• _Given problem_
Only the lines from the one containing "Reconstruct the object" through the one containing "DEGREES = math.pi / 180.0" are wanted. Give them again exactly, both ends included.
= = =
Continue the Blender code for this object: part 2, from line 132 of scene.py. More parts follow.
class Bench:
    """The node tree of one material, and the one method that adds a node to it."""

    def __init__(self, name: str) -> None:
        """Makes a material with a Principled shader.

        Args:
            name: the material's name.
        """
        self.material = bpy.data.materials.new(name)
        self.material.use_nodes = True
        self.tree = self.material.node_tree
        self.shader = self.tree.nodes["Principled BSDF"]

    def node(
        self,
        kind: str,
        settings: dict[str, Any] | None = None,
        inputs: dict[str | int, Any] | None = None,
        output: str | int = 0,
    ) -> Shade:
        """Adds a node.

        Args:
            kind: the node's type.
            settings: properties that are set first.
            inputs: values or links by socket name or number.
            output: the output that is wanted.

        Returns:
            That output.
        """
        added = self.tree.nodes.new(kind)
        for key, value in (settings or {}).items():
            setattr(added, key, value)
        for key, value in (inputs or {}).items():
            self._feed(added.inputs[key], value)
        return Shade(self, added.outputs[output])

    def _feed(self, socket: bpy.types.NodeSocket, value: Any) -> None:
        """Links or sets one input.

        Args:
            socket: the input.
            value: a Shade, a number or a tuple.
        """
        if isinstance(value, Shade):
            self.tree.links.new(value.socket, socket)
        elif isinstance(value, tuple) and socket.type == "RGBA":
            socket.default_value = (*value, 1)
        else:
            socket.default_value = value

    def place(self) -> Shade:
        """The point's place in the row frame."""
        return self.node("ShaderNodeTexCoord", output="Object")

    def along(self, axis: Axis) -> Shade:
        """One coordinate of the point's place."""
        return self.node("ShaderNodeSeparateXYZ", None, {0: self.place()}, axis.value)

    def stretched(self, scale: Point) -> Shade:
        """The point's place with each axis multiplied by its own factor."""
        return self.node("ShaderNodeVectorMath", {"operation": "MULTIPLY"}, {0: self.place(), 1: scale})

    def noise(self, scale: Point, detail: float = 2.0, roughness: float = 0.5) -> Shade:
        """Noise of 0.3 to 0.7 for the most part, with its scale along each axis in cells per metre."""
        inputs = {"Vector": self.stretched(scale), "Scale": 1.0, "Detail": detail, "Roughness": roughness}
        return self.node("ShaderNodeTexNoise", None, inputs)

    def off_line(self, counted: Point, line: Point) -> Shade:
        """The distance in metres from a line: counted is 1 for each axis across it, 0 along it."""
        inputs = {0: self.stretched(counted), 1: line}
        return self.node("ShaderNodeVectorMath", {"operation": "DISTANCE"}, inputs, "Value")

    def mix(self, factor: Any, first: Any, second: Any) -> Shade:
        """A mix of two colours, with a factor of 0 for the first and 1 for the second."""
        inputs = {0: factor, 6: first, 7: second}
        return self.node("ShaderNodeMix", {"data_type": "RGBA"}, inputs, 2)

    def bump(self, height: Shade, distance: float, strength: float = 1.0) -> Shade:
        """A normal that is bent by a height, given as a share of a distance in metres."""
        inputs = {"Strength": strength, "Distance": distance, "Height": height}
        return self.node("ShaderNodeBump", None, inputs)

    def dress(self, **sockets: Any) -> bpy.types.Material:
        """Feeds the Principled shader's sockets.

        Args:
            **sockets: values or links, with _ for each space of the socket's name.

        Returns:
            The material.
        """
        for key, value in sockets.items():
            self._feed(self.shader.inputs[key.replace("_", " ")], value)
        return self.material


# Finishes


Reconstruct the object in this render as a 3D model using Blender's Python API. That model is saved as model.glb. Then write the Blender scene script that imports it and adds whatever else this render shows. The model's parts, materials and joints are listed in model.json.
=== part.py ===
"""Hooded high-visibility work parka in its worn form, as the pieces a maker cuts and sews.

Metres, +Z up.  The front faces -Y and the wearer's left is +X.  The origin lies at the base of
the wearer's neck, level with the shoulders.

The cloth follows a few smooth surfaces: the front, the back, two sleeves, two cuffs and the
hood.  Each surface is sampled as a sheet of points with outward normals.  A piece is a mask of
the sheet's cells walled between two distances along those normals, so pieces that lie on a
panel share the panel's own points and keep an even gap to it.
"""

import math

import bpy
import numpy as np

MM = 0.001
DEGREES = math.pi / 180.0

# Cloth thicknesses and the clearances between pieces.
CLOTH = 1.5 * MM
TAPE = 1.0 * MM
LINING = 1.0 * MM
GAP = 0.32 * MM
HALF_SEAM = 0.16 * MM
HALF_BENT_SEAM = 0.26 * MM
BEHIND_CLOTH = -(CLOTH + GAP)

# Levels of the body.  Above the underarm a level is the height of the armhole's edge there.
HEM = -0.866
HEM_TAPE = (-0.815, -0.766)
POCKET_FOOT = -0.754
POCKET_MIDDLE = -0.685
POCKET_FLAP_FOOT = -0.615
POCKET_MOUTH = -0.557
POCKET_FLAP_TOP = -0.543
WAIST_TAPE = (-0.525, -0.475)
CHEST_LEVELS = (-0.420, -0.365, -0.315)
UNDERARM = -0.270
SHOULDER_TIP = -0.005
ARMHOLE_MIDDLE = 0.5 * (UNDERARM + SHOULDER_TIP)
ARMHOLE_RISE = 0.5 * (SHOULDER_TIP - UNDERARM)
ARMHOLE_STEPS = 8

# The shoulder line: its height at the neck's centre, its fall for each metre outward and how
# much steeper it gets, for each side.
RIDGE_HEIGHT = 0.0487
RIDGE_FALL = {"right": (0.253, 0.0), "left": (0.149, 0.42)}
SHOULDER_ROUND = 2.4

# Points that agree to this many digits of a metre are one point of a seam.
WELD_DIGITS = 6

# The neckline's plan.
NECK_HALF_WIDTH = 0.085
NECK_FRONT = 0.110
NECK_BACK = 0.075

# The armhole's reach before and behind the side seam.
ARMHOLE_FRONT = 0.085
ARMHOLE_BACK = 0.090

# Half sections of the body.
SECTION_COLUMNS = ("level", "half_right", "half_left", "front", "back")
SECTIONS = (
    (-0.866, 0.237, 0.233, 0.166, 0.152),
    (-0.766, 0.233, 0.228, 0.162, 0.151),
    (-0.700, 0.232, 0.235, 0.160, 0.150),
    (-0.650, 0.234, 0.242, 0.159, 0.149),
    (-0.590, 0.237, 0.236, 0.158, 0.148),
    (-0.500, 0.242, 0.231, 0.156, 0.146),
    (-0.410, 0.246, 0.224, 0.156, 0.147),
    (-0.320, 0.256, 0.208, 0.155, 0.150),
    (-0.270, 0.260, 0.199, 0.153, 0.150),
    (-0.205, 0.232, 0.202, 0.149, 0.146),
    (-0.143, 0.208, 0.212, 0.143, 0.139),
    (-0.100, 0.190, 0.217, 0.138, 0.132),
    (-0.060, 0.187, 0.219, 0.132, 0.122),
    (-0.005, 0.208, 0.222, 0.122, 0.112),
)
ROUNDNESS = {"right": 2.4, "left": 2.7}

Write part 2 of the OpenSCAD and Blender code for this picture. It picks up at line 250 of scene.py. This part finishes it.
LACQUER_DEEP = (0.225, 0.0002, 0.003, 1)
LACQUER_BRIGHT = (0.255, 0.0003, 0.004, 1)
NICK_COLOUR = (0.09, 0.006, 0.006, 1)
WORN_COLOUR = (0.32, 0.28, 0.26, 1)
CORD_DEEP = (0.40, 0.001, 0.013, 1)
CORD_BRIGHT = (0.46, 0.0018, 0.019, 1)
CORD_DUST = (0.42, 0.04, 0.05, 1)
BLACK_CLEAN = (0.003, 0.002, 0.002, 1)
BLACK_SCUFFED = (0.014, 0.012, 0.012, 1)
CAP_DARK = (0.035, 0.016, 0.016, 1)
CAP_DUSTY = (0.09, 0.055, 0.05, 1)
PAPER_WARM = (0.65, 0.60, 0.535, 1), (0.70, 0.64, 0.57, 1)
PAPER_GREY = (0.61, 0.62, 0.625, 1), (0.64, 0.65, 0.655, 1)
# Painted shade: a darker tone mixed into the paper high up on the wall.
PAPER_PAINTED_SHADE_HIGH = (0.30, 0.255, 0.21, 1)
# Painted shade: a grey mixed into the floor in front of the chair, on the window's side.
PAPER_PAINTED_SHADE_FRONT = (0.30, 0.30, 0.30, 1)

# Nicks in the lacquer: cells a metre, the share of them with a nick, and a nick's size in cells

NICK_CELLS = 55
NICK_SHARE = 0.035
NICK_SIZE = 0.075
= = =
• _Result_
Reconstruct the object in this render as a 3D model using Blender's Python API. That model is saved as model.glb. Then write the Blender scene script that imports it and adds whatever else this render shows. The model's parts, materials and joints are listed in model.json.
=== part.py ===
"""Hooded high-visibility work parka in its worn form, as the pieces a maker cuts and sews.

Metres, +Z up.  The front faces -Y and the wearer's left is +X.  The origin lies at the base of
the wearer's neck, level with the shoulders.

The cloth follows a few smooth surfaces: the front, the back, two sleeves, two cuffs and the
hood.  Each surface is sampled as a sheet of points with outward normals.  A piece is a mask of
the sheet's cells walled between two distances along those normals, so pieces that lie on a
panel share the panel's own points and keep an even gap to it.
"""

import math

import bpy
import numpy as np

MM = 0.001
DEGREES = math.pi / 180.0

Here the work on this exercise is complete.